Over the next couple of months, we are planning on putting this research up on our website for you all to see. Congratulations again to our student researchers for all their hard work!

Campus Archaeology is on Foursquare!

 

The Campus Archaeology Program has been considering using location based mobile software for a while now. One of our interns, Jamie Henry, has been working on a research project discussing the possible applications for this platform for public engagement. Our director, Lynne Goldstein, and Campus Archaeologist, Terry Brock, have both been using Foursquare since January. Today, Campus Archaeology has decided to take the plunge.

Why?

Because archaeology is inherently spatial and is located all over MSU’s campus. Yet, it’s not visible on the current landscape. We want you to learn about your campus, what spaces mean, when they were built, and what they looked like before. We want you to be able to experience the campus as it was in the 19th century. Foursquare gives us an opportunity to not only share this information about historical spaces on campus, but to do it in a fun and engaging way. We will be marking historic spots on campus, such as our first dormitory at Saints’ Rest, and loading them with tips so you can learn about the space.
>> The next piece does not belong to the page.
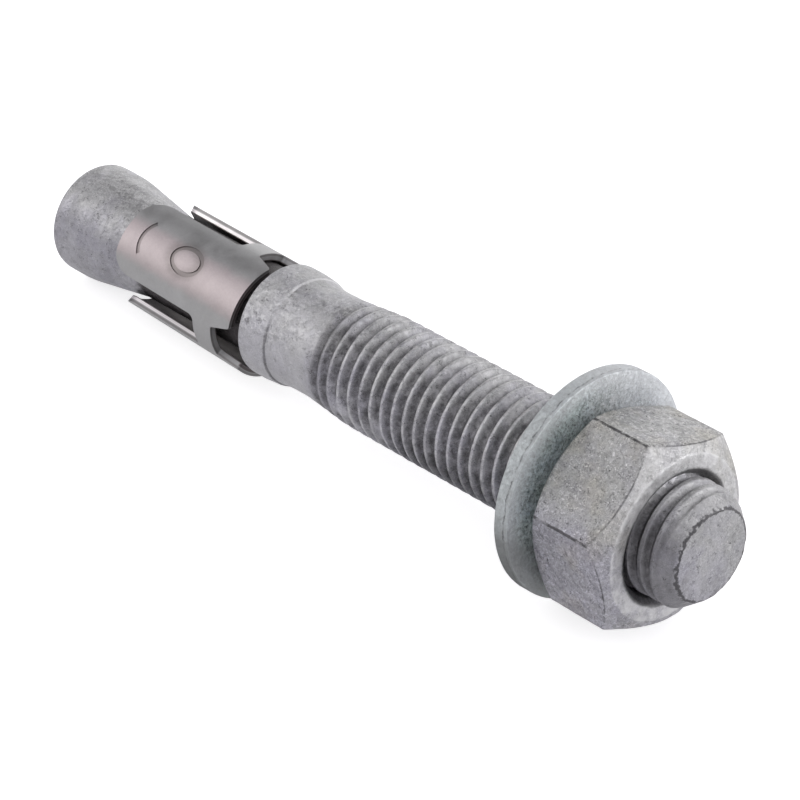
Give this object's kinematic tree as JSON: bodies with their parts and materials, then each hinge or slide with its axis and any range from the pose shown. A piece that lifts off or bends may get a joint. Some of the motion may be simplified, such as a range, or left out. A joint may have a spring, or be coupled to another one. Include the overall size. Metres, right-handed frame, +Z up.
{
  "type": "wedge anchor",
  "caption": "Galvanised wedge anchor lying on its side: stud with cone, collar and thread, slotted expansion clip, flat washer and hex nut.",
  "frame": {"origin": "under the middle of the bounding box, on the plane that the anchor lies on", "axes": "+X level, along the anchor towards its threaded end; +Z up; +Y to the left when looking along +X. The anchor's own axis climbs 3.78 degrees from the cone to the threaded end."},
  "size_m": [0.1156, 0.0298, 0.0298],
  "materials": {
    "galvanised_stud": "hot-dip galvanised steel, matt and mottled grey with fine dark pits",
    "clip_sheet": "satin stainless sheet with bright sheared edges",
    "galvanised_washer": "galvanised, grainy, bluish grey with scratches",
    "galvanised_nut": "hot-dip galvanised, matt, with yellowish speckle, scratches and rounded dents"
  },
  "bodies": {
    "stud": {"anchor_stud": "galvanised_stud"},
    "clip": {"expansion_clip": "clip_sheet"},
    "washer": {"flat_washer": "galvanised_washer"},
    "nut": {"hex_nut": "galvanised_nut"}
  },
  "joints": [
    {"name": "clip_slide", "type": "slide", "parent": "stud", "child": "clip", "axis": [0.9978, 0, 0.0658], "range_m": [-0.0015, 0.0013]},
    {"name": "washer_slide", "type": "slide", "parent": "stud", "child": "washer", "axis": [0.9978, 0, 0.0658], "range_m": [-0.0381, 0.0141]},
    {"name": "nut_spin", "type": "hinge", "parent": "washer", "child": "nut", "pos_m": [0.04511, 0, 0.0142], "axis": [0.9978, 0, 0.0658], "range_deg": [-6840, 2520]}
  ],
  "couplings": [
    {"joint": "washer_slide", "follows": "nut_spin", "m_per_rad": 0.00031831}
  ]
}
You may decide to check in at the library, only to learn that the fountain right in front of it sits on top of the old Physics building, or that the library itself sits in a space once occupied by one of the earlier Wells Halls. At some point, you may even be able to take your family and friends on a little tour of campus, using our campus tips as a guide!

Using Foursquare will provide another opportunity for us to engage with you about the spaces around you. It will allow us to create a virtual historic landscape for you to explore and ask questions about, making the campus space unique and exciting.